2 The rule is now settled that in the joinder of two causes of action, in the alternative, under section 5 of Rule 2 of the Rules of Court, the fact that one of the causes of action is within the exclusive jurisdiction of the city or municipal court, will not deprive the Court of First Instance of its jurisdiction both if the latter has jurisdiction over one of the causes action. (Domestic Insurance Co. of the Philippines vs. Everett Slam Line, L-23878, July 31, 1970, 34 SCRA 80, citing Firemen's Insurance Co. vs. Manila Port Service, L-22810, Aug. 31, 1967, 20 SCRA 1273. See also American Ins. Co. vs. Mac & Co. Inc., L-24031, August 19, 1967, 20 SCRA 1103; United Insurance Company, Inc. vs. Royal Interocean Lines, et al., L-22688, April 27, 1967, 19 SCRA 879; Firemen's Fund Insurance Co. vs. Cia. General de Tabaco de Filipinas, et al., L-22625; April 27, 1967, 19 SCRA 874; Hanover Insurance Company vs. MPS et al., L-20976, January 23, 1967, 19 SCRA 69; Insurance Co. of North America vs. U.S. Lines Co., L-21021, May 27, 1966, 17 SCRA 301; Rizal Surety & Insurance Co. vs. MRR Co., et al., L-29875, April 30, 1966 (16 SCRA 912) Switzerland General Insurance Co., Ltd. vs. Java Pacific and Hoegh Lines and the Manila Railroad Co., L-21760, April 30, 1966, 16 SCRA 916).

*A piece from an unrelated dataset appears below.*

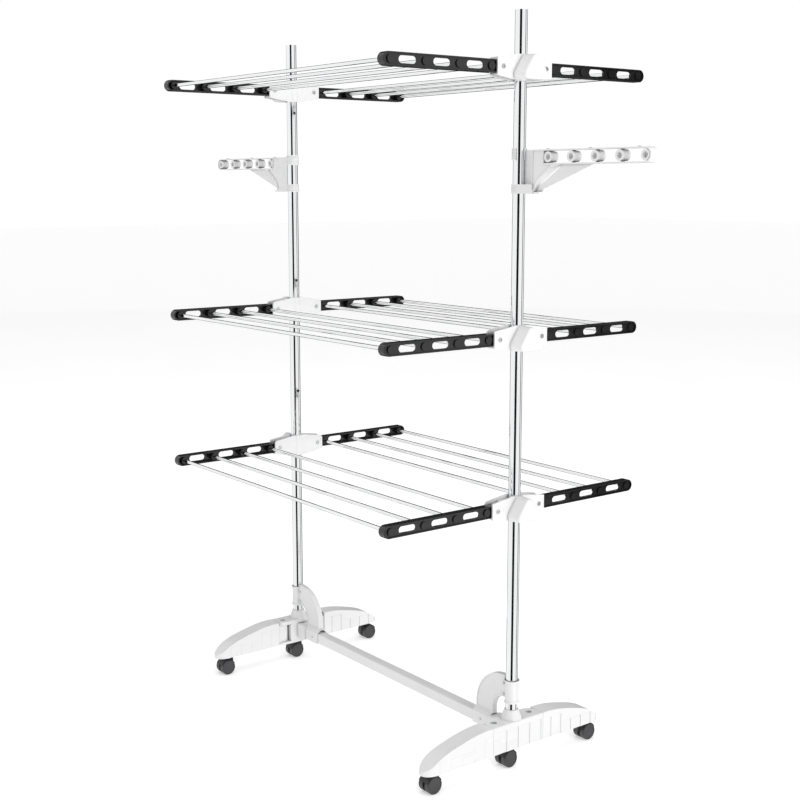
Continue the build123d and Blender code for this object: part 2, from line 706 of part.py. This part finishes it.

3 SECTION 1. Pre-trial mandatory. — In any action, after the last pleading has been filed, the court shall direct parties and their attorneys to appear before it for a conference ... .

SECTION 2. Failure to appear at pre-trial conference. — A party who fails to appear at a pre-trial conference may be non-suited or considered as in default.

4 International Harvester Macleod, Inc. vs. Co Ban Ling & Sons Co., L-26863, October 26, 1968, 25 SCRA 612, and the cases cited.